2Verify the hook command exists and is executable

Test the hook command inside the container:

bash

# If PostStart hook tries to run a script:
kubectl exec -it <pod-name> -n <namespace> -- /bin/sh

# Test the hook command directly:
/app/init.sh  # Or whatever the PostStart hook specifies
echo $?  # Check exit code (0 = success)

# Verify it's executable:
ls -la /app/init.sh
chmod +x /app/init.sh  # Make it executable if needed

# Check if dependency commands exist:
which curl
which wget
which sh

Hooks must be absolute paths in the container filesystem.

3Review the hook configuration in the pod spec

Examine the actual hook definition:

bash

kubectl get pod <pod-name> -n <namespace> -o yaml | grep -A 10 "lifecycle:"

Example PostStart hook:

yaml

lifecycle:
  postStart:
    exec:
      command: ["/bin/sh", "-c", "echo 'Hello World' > /tmp/msg.txt"]
  preStop:
    exec:
      command: ["/bin/sh", "-c", "sleep 15"]  # Grace period

Also check:
- terminationGracePeriodSeconds: How long to wait for PreStop hook
- Hook timeout: No explicit timeout, but grace period acts as limit

4Test the hook command locally in the container

Debug the hook by running it manually:

bash

kubectl debug <pod-name> -n <namespace> -it --image=<base-image>
# Or if pod is running:
kubectl exec -it <pod-name> -n <namespace> -- /bin/sh

# Run the PostStart command step-by-step:
/bin/sh -c "echo 'Hello World' > /tmp/msg.txt"
cat /tmp/msg.txt  # Verify output

# If it's a complex script:
sh -x /app/init.sh  # Run with debug tracing

# Check exit code:
echo $?  # 0 = success, non-zero = failure

Break the command into smaller parts to identify which step fails.

5Add error handling and logging to the hook

Make the hook more robust:

bash

# Instead of:
kubectl set env deployment <name> POSTSTART_CMD="curl http://init-service/setup"

# Use a script with error handling:

yaml
postStart:
exec:
command:
- /bin/sh
- -c
- |
set -e # Exit on error
set -x # Debug output
echo "Starting PostStart hook at $(date)"
curl -f --retry 3 --retry-delay 2 http://init-service/setup
if [ $? -eq 0 ]; then
echo "PostStart hook succeeded"
else
echo "PostStart hook failed" >&2
exit 1
fi
``Log output helps with debugging.
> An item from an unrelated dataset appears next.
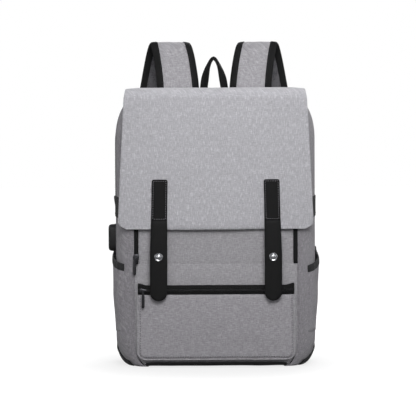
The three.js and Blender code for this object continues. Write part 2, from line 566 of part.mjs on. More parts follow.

Use>&2` for error output.

6Increase terminationGracePeriodSeconds for PreStop hooks

Allow more time for PreStop hooks to complete:

bash

kubectl patch pod <pod-name> -n <namespace> -p '{"spec":{"terminationGracePeriodSeconds":60}}'

# Or in the pod spec:
kubectl edit deployment <name> -n <namespace>

Example:

yaml

apiVersion: apps/v1
kind: Deployment
metadata:
  name: graceful-app
spec:
  template:
    spec:
      terminationGracePeriodSeconds: 60  # Default is 30
      containers:
      - name: app
        image: myapp:latest
        lifecycle:
          preStop:
            exec:
              command: ["/bin/sh", "-c", "sleep 15 && /app/shutdown.sh"]

The grace period is the maximum time PreStop hook and SIGTERM handling have combined.

7Use httpGet or tcpSocket hooks instead of exec when possible

For simpler use cases, use HTTP or TCP probes instead of exec:

yaml

lifecycle:
  # PostStart HTTP call:
  postStart:
    httpGet:
      path: /init
      port: 8080
      scheme: HTTP
    # Retry automatically
  
  # Or TCP connection test:
  postStart:
    tcpSocket:
      port: 3306  # MySQL port

These are simpler than exec and provide better error handling. Downside: less flexible than custom scripts.

8Wait for dependencies before running PostStart hook

Use init containers or startup probes to ensure readiness:

yaml

apiVersion: v1
kind: Pod
metadata:
  name: app-with-init
spec:
  initContainers:
  - name: wait-for-db
    image: busybox
    command: ['sh', '-c', 'until nc -z db:3306; do echo waiting for db; sleep 2; done']
  
  containers:
  - name: app
    image: myapp:latest
    startupProbe:  # Wait before PostStart
      httpGet:
        path: /health
        port: 8080
      failureThreshold: 30
      periodSeconds: 1
    
    lifecycle:
      postStart:
        exec:
          command: ["/bin/sh", "-c", "# Now dependencies are ready"]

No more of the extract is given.